5. The inherent fallacy in the challenge on behalf of the appellants to the approach and findings recorded by the High Court, lies in the assumption that the lands acquired are developed lands, ignoring the essential difference between the development of the area or locality in general and the nature of development of the lands under acquisition. Having regard to the vast extent of land under acquisition and the development required to be made of them before treating them for purposes of valuation as potential building sites, the High Court has on an overall consideration of the materials, adopted the relevant rate with suitable rate of deduction for development purposes and have correctly arrived at the market value, in a reasonable and just manner to ensure payment of an adequate amount of compensation.
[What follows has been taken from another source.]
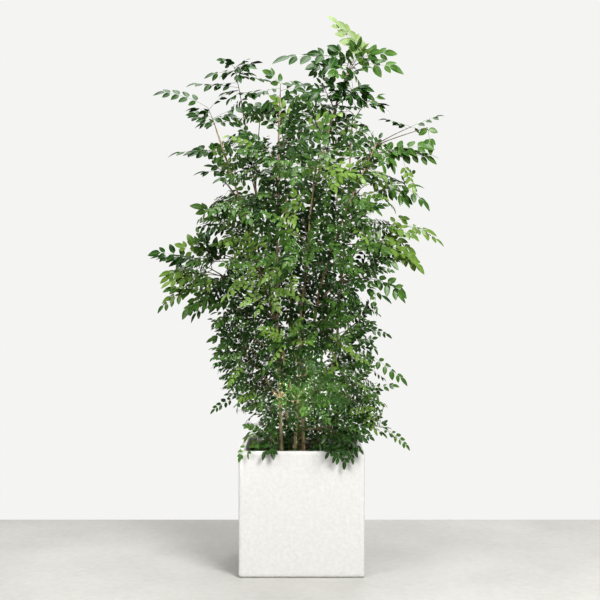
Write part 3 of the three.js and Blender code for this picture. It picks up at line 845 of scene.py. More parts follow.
class Strands:
    """Slender round limbs, gathered into one mesh."""

    UPRIGHT = 0.9

    def __init__(self, sides: int) -> None:
        """Starts with no strands.

        Args:
            sides: The sides of each strand.
        """
        self.sides = sides
        self.points: list[np.ndarray] = []
        self.faces: list[tuple[int, ...]] = []
        self.count = 0

    def add(self, line: np.ndarray, radii: np.ndarray) -> None:
        """Adds a strand along a line, closed at both ends.

        Args:
            line: The middles of its rings.
            radii: The radius at each ring.
        """
        along = np.gradient(line, axis=0)
        along /= np.linalg.norm(along, axis=1)[:, None]
        aside = UP if abs(along[0][2]) < self.UPRIGHT else -WINDOW
        upper = aside - along * (along @ aside)[:, None]
        upper /= np.linalg.norm(upper, axis=1)[:, None]
        across = np.cross(along, upper)
        angles = np.arange(self.sides) * 2 * math.pi / self.sides
        ring = upper[:, None] * np.cos(angles)[:, None] + across[:, None] * np.sin(angles)[:, None]
        self.points.append((line[:, None] + ring * radii[:, None, None]).reshape(-1, 3))
        rows = len(line)
        for row in range(rows - 1):
            near = self.count + row * self.sides
            for side in range(self.sides):
                after = (side + 1) % self.sides
                self.faces.append((near + side, near + after, near + self.sides + after, near + self.sides + side))
        self.faces.append(tuple(self.count + side for side in reversed(range(self.sides))))
        last = self.count + (rows - 1) * self.sides
        self.faces.append(tuple(last + side for side in range(self.sides)))
        self.count += rows * self.sides

    def piece(self, name: str) -> Piece:
        """Makes the gathered strands one object."""
        return new_piece(name, np.concatenate(self.points), self.faces)


class Blades:
    """Leaflets of one tone, gathered into one mesh. Each is a folded, drooping blade with a pointed tip.

    SPINE is its corners at the foot, middle and tip of the midrib, and HEART the two between them.
    """

    STATIONS = np.array([0.0, 0.09, 0.25, 0.43, 0.64, 0.84, 1.0])
    HALVES = np.array([0.0, 0.08, 0.42, 0.5, 0.46, 0.26, 0.0])
    SPINE = [0, 8, 16]
    HEART = [5, 11]
    FOLD = 0.2
    AREA = 0.68
    EDGE_ON = 0.3
    MOST = 9000

    def __init__(self) -> None:
        """Lays out one leaflet: its corners across, along and aside, and its faces."""
        widths = zip(self.STATIONS[1:-1], self.HALVES[1:-1])
        inner = [(side * half, share) for share, half in widths for side in (-1, 0, 1)]
        self.outline = np.array([(0.0, 0.0), *inner, (0.0, 1.0)])
        rows = len(self.STATIONS) - 2
        tip = 3 * rows + 1
        self.pattern: list[tuple[int, ...]] = [(0, 3, 2), (0, 2, 1)]
        for row in range(rows - 1):
            left, middle, right = (1 + 3 * row + side for side in range(3))
            self.pattern.append((middle, right, right + 3, middle + 3))
            self.pattern.append((left, middle, middle + 3, left + 3))
        self.pattern.append((tip - 2, tip - 1, tip))
        self.pattern.append((tip - 3, tip - 2, tip))
        self.points: list[np.ndarray] = []

    def shape(
        self, root: Point, heading: Point, upper: Point, length: float, width: float, droop: float, sweep: Point
    ) -> np.ndarray:
        """Works out a leaflet's corners.

        Args:
            root: Where it leaves the rachis.
            heading: The way it runs.
            upper: The way its upper side faces.
            length: Its length.
            width: Its full width.
            droop: How far its tip hangs, as a share of its length.
            sweep: The way its tip curves aside, at that share of its length.

        Returns:
            The corners, in millimetres.
        """
        side, share = self.outline[:, :1], self.outline[:, 1:]
        across = unit(np.cross(heading, upper))
        normal = np.cross(across, heading)
        fold = np.abs(side) * width * self.FOLD
        hang = droop * length * share**2
        flat = root + heading * share * length + across * side * width
        return flat + normal * (fold - hang) + sweep * length * share**2

    def pieces(self, name: str) -> list[Piece]:
        """Makes the gathered leaflets objects of a limited size, with a map across and along each leaflet.

        Args:
            name: What the objects are called, before their numbers.

        Returns:
            The objects.
        """
        size = len(self.outline)
        spots = np.stack([self.outline[:, 0] + 0.5, self.outline[:, 1]], 1)
        corners = np.concatenate([spots[list(face)] for face in self.pattern])
        made = []
        for first in range(0, len(self.points), self.MOST):
            batch = self.points[first : first + self.MOST]
            starts = range(0, len(batch) * size, size)
            faces = [tuple(start + corner for corner in face) for start in starts for face in self.pattern]
            piece = new_piece(f"{name}_{len(made) + 1}", np.concatenate(batch), faces)
            layer = piece.data.uv_layers.new(name="blade")
            layer.uv.foreach_set("vector", np.tile(corners, (len(batch), 1)).ravel().astype(np.float32))
            made.append(piece)
        return made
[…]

We see no infirmity whatsoever which could be said to vitiate the same so as to call for our interference.
6. In our view, this Court exercising powers under Article 136 of the Constitution would not normally interfere with the exercise of discretion and the manner of appreciation of evidence in the matter of determining the market value, unless the approach of the courts below and reasons assigned are found to be patently illegal, against settled principles or perverse or that the valuation was so unreasonably low as to warrant an interference in our hands or that it was not based on any legal evidence. On the materials on record and having regard to the well merited, cogent and convincing reasons given by the learned single judge on the basis of relevant evidence which also found favour of acceptance at the hands of the division bench, we do no find any patent error of law or unreasonableness in the determination made by the High Court in these cases, justifying our interference in the matter.
7. For all the above reasons, we see no merit in these appeals. The appeals fail and shall stand dismissed, with no costs.